Anticipating Degradation: A Predictive Approach to Fault Tolerance in Robot Swarms
James O'Keeffe
TL;DR
This work addresses the neglect of gradual hardware degradation in swarm fault tolerance by introducing a predictive maintenance framework for robot swarms. It combines degradation modeling with $d_l$, $d_r$, and $d_S$, an immune-inspired fault-detection algorithm operating on behavioural repertoires, and a comparative evaluation of predictive ($T_P$) versus reactive ($T_R$) fault resolution in GPF and LPF swarms using ROS 2 and Gazebo. The results indicate that predictive fault tolerance achieves competitive or superior performance in most scenarios and enables replacement or repair of faulty robots at the base, preserving hardware resources. Overall, the study demonstrates that timing faults within the optimal degradation window and allowing safe base-return are critical for maintaining swarm autonomy, offering practical insights for long-duration multi-robot deployments and guiding future improvements in detection reliability and online fault-resolution planning.
Abstract
An active approach to fault tolerance is essential for robot swarms to achieve long-term autonomy.
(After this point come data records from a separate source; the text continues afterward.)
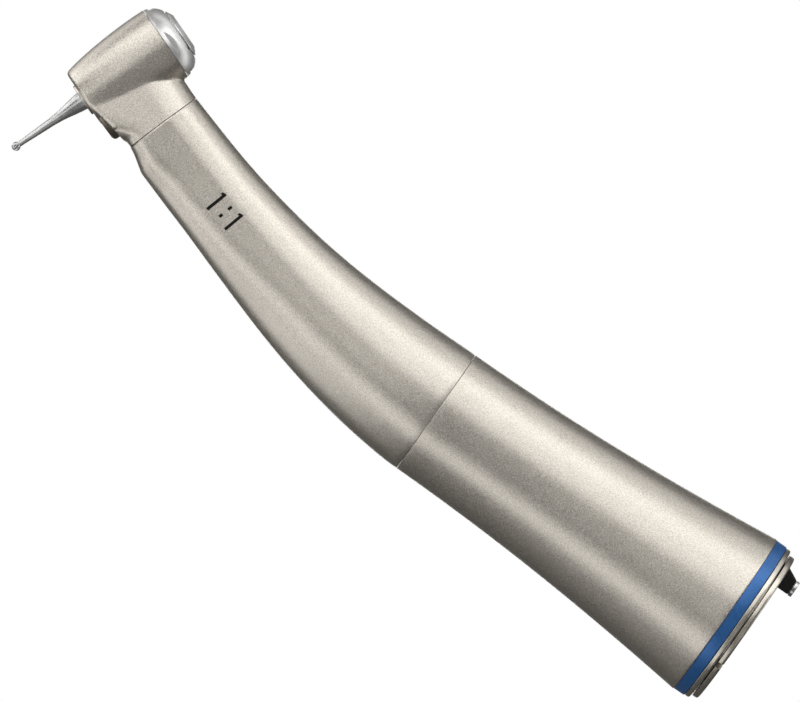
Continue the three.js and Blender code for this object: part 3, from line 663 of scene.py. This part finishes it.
def stub_field(p, seam):
    """Roughly the distance outside the neck stub, a half ellipse above and steeper sided below, which
    deepens towards the barrel."""
    t = 1 - p[:, 0] / seam.x
    side, high, low = stub_reach(t)
    rise = p[:, 2] - stub_centre(p[:, 0], seam)
    reach = np.where(rise > 0, high, low)
    n = np.where(rise > 0, 2, keel(1))
    y, z = np.abs(p[:, 1]) / side, np.abs(rise) / reach
    q = (y ** n + z ** n) ** (1 / n) + 1e-9
    slope = q ** (1 - n) * np.hypot(y ** (n - 1) / side, z ** (n - 1) / reach) + 1e-9
    floor = bezier(*STUB_FLOOR, np.linspace(0, 1, 60))
    below = np.interp(p[:, 0], floor[:, 0], floor[:, 1], right=8.0) - p[:, 2]
    rounding = 0.15 + 0.35 * np.clip((6.8 - p[:, 0]) / 3, 0, 1)
    return np.maximum(smooth_max((q - 1) / slope, below, rounding), -p[:, 0])


def head_field(p, seam):
    return smooth_min(barrel_field(p), stub_field(p, seam), FILLET)


def settle(points, field, rounds=6):
    """Moves points along the field's gradient until they lie where the field is zero."""
    step = 1e-3
    for _ in range(rounds):
        value = field(points)
        gradient = np.stack([
            (field(points + step * axis) - field(points - step * axis)) / (2 * step)
            for axis in np.eye(3)
        ], axis=1)
        length = (gradient ** 2).sum(1) + 1e-6
        points = points - np.clip(value / length, -0.3, 0.3)[:, None] * gradient
    return points


def head_blank(seam):
    """Barrel and stub as one remeshed skin in millimetres, before it is settled and cut."""
    side = bezier(*BARREL_LINE, np.linspace(0, 1, 24))
    barrel = [(HEAD_FLOOR, 0), (HEAD_FLOOR, 3.3), *[tuple(v) for v in side], (22, 4.6), (22, 0)]
    blank = lathe("blank", barrel, "Z", segments=96, closed=False)
    rows = []
    floor = bezier(*STUB_FLOOR, np.linspace(0, 1, 60))
    for x in np.linspace(seam.x + 1.2, 0, 16):
        side, high, low = stub_reach(1 - x / seam.x)
        lowest = float(np.interp(x, floor[:, 0], floor[:, 1], right=8.0))
        row = []
        for k in range(96):
            a = 2 * math.pi * k / 96
            rise = math.cos(a) * (high if math.cos(a) > 0 else low)
            row.append((x, side * math.sin(a), max(float(stub_centre(x, seam)) + rise, lowest)))
        rows.append(row)
    stub = ring_object("stub", rows)
    for piece in (blank, stub):
        piece.data.transform(Matrix.Scale(1 / MM, 4))
    bm = bmesh.new()
    bm.from_mesh(blank.data)
    bm.from_mesh(stub.data)
    bm.to_mesh(blank.data)
    bm.free()
    bpy.data.objects.remove(stub)
    remesh = blank.modifiers.new("skin", "REMESH")
    remesh.mode = "VOXEL"
    remesh.voxel_size = 0.11
    apply_modifiers(blank)
    return blank


def trim(bm, point, normal):
    """Cuts off what lies beyond a plane and closes the hole."""
    geometry = bm.verts[:] + bm.edges[:] + bm.faces[:]
    cut = bmesh.ops.bisect_plane(bm, geom=geometry, plane_co=point, plane_no=normal, clear_outer=True)
    edges = [e for e in cut["geom_cut"] if isinstance(e, bmesh.types.BMEdge)]
    bmesh.ops.contextual_create(bm, geom=edges)


def head_housing():
    seam = HEAD.inverted() @ Vector((NECK_SEAM[0], 0, NECK_SEAM[1]))
    lean = SEAM_TILT - HEAD_TILT
    blank = head_blank(seam)
    count = len(blank.data.vertices)
    points = np.empty(count * 3)
    blank.data.vertices.foreach_get("co", points)
    points = settle(points.reshape(-1, 3), lambda p: head_field(p, seam))
    bm = bmesh.new()
    bm.from_mesh(blank.data)
    bm.verts.ensure_lookup_table()
    for vertex, point in zip(bm.verts, points):
        vertex.co = point
    outward = Vector((math.cos(lean), 0, -math.sin(lean)))
    trim(bm, seam - outward * SEAM_GAP / 2, outward)
    trim(bm, Vector((0, 0, CAP_SEAM - 0.05)), Vector((0, 0, 1)))
    bmesh.ops.transform(bm, matrix=Matrix.Scale(MM, 4) @ HEAD, verts=bm.verts)
    mesh = bpy.data.meshes.new("head_shell")
    bm.to_mesh(mesh)
    bm.free()
    bpy.data.objects.remove(blank)
    piece = finished("head_shell", mesh, 40)
    for low, high, r in HEAD_BORES:
        boolean(piece, rod_tool(low, high, r))
    length, r = STUB_BORE["length"], STUB_BORE["r"]
    boolean(piece, lathe("tool", [(0, 0), (0, r), (length, r), (length, 0)], segments=96, closed=False,
                         place=HEAD @ Matrix.Translation((0, 0, STUB_BORE["z"]))))
    boolean(piece, outlet_body("tool", 0.05, 0.0))
    return piece


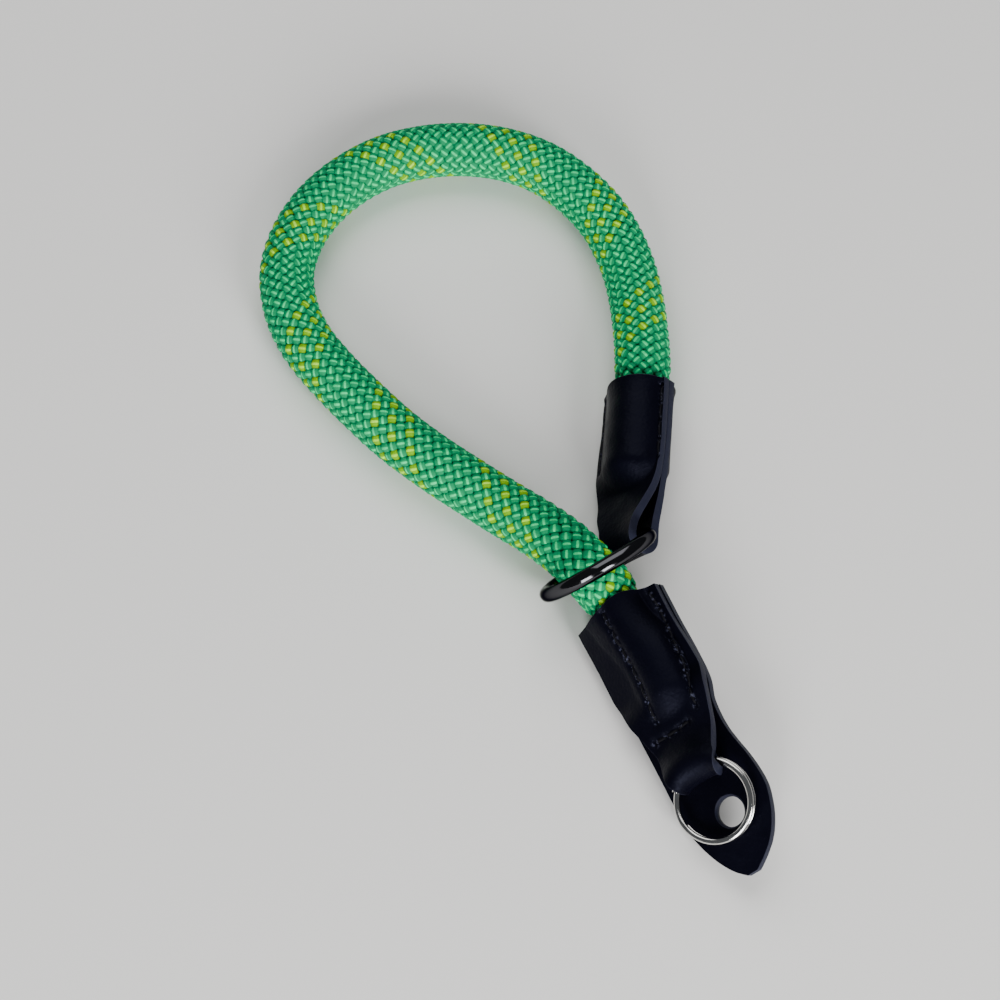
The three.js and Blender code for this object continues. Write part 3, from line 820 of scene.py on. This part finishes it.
# A leather piece from rows of middle points: a grid is bent to them, then walled, cut and
# rounded. press holds how far each place of the outer face is pushed in, and joined marks
# the rows where the inner face is sewn to another. It returns the outer face's points and
# normals, row by row, for the stitches.
def leatherPiece(name, rows, press, end, joined, cutter=None):
    rowCount, columns = len(rows), len(rows[0])
    deselectAll()
    bpy.ops.mesh.primitive_grid_add(x_subdivisions=columns - 1, y_subdivisions=rowCount - 1, size=1)
    obj = bpy.context.active_object
    obj.name = name
    obj.data.name = name
    co = readPoints(obj.data)
    column = np.rint((co[:, 0] + 0.5) * (columns - 1)).astype(int)
    row = np.rint((co[:, 1] + 0.5) * (rowCount - 1)).astype(int)
    matrix = np.array(endPlace(end))
    middle = np.array(rows)[row, column] * mm
    writePoints(obj.data, middle @ matrix[:3, :3].T + matrix[:3, 3])
    for finish in ("leather", "cutEdge", "rimHighlight"):
        obj.data.materials.append(materials[finish])
    wall = obj.modifiers.new("wall", "SOLIDIFY")
    wall.thickness = leather["thickness"] * mm
    wall.offset = 0.0
    wall.use_even_offset = True
    wall.material_offset_rim = 1  # cutEdge
    applyAll(obj)
    # The wall's first half of points is the inner face, and the second the outer.
    count = len(middle)
    both = readPoints(obj.data).reshape(2, count, 3)
    outward = unit(both[1] - both[0])
    pressed = np.array(press)[row, column]
    both[1] -= outward * (pressed * mm)[:, None]
    writePoints(obj.data, both)
    # Pale flecks of painted highlight are marked where the seams press the outer face in.
    creaseGlint = np.zeros((2, count), np.float32)
    creaseGlint[1] = smooth(pressed, leather["glintFrom"] * leather["creaseDepth"], leather["creaseDepth"])
    obj.data.attributes.new("creaseGlint", "FLOAT", "POINT").data.foreach_set("value", creaseGlint.ravel())
    bevelRim(obj, row, column, joined)
    order = np.empty(count, int)
    order[row * columns + column] = np.arange(count)
    if cutter is not None:
        hole = obj.modifiers.new("hole", "BOOLEAN")
        hole.object = cutter
        hole.operation = "DIFFERENCE"
        hole.solver = "EXACT"
        hole.material_mode = "TRANSFER"
        applyAll(obj)
        bpy.data.objects.remove(cutter)
    choose(obj)
    bpy.ops.object.shade_smooth()
    place(obj, "leather", name)
    print(name, len(obj.data.polygons), "faces")
    return [values[order].reshape(rowCount, columns, 3) for values in (both[1], outward)]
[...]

Previous efforts have focused on responding to spontaneous electro-mechanical faults and failures. However, many faults occur gradually over time. Waiting until such faults have manifested as failures before addressing them is both inefficient and unsustainable in a variety of scenarios. This work argues that the principles of predictive maintenance, in which potential faults are resolved before they hinder the operation of the swarm, offer a promising means of achieving long-term fault tolerance. This is a novel approach to swarm fault tolerance, which is shown to give a comparable or improved performance when tested against a reactive approach in almost all cases tested.